Accompanying the derivative and sometimes repetitive gameplay is a two-pronged progression system with both ‘Holy’ and ‘Unholy’ skills and upgrades. Absolving or punishing sinners gives you holy and unholy experience points, respectively, but the chances of you having to make a choice are slim to none.  This allows you to dole out justice based on your own beliefs rather than what kind of experience you might earn.

In addition to being in charge of the fates of the minions and demons of the underworld, you’ll come across several dozen ‘big’ sinners including Pontius Pilate, Hecuba, and many more.  Each will be found in the appropriate circle of Hell.  The only real point of choosing punishment over absolution is to help you level up the numerous holy and unholy artifacts you’ll find.  These artifacts grant you boosts in strength and other abilities, but they’re only necessary towards the later part of the game on regular or harder difficulties.

The Grim Reaper's scythe is your only melee weapon, but it gets the job done.

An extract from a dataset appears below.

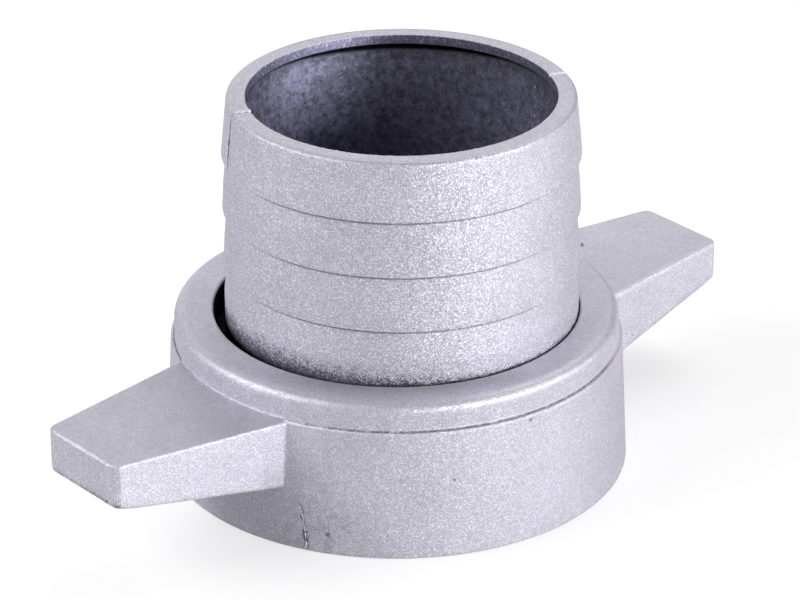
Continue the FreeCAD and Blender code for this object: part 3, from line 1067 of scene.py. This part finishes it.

The area in which the game shines is undoubtedly its art design.  Enemies range from the horrifying to the disgusting including hordes of unbaptized infants with razor claws in Limbo to succubii with tentacle-like genitalia in the Tower of Lust.  For every standard horned demon you’ll find an ingenious manifestation of sin that will make your skin crawl.  The environments change dramatically in each circle and that’s the main reason to keep on playing.  From the Second Circle abound with phallic and sexual imagery to the cold and icy depths of the Ninth Circle, no two areas look alike.  The art style is best described as a combination of H.R. Giger and Salvador Dalí.

The sound design is equally superb with the Second Circle echoing with perverted screams of pleasure and pain and the Third filled with the sounds of a million souls vomiting to death.  It’s quite gruesome, needless to say.  Rounding off the excellent presentation is a haunting score by Garry Schyman, the composer behind Bioshock and its sequel.

The bottom line is that Dante’s Inferno isn’t just some run-of-the-mill God of War ripoff.  It’s a fantastic game that poses a real threat to God of War III.  Maybe not in terms of sales, but Kratos definitely has his work cut out for him.

6 thoughts on “Dante’s Inferno Review”

  1. Sweet, I have this game but just haven’t had a chance to play it yet… I’m so looking forward to getting my chance tomorrow!

    1. Now that I’ve played it I have to say… the gameplay is definitely more satisfying than GoW or GoW2. I played GoW2 to completion last night after having played Dante’s Inferno during the day, and playing them side by side really makes the GoW2 combat seem shallow in comparison… although both are exceptionnal games I’d say Dante’s Inferno is actually an improvement by a large margin over the GoW2 and GoW3 is certainly gonna have to bring its A-Game to compete.

  2. I own and have played God of War 1 and didn’t like it at all. Found it boring/repetitive. Played a bit of GoW 2 and it gave me the same impression. Thus, I’m uninterested in #3. Despite this, I’m actually very excited for this Dante’s Inferno. I believe it’s the story and more then anything the environment that makes me so interested. I played the demo and much to my surprise I quite enjoyed the gameplay. This’ll be the first hack n’ slash style game that I’ll be buying since DMC 4.

  3. Unbaptized infants??? *Shudder*
    Those poor little kids… not their fault that they don’t get baptized before they die and this crusading chucklehead slaughters the hordes of them?

    1. Its not his fault they come charging at him with giant blades on their hands. He’s just protecting himself from their evilness.

    2. I gotta say it was really creepy when I first entered Limbo and saw this baby stand up and then rush at me. It’s also icky to hear their cries when you slice through them.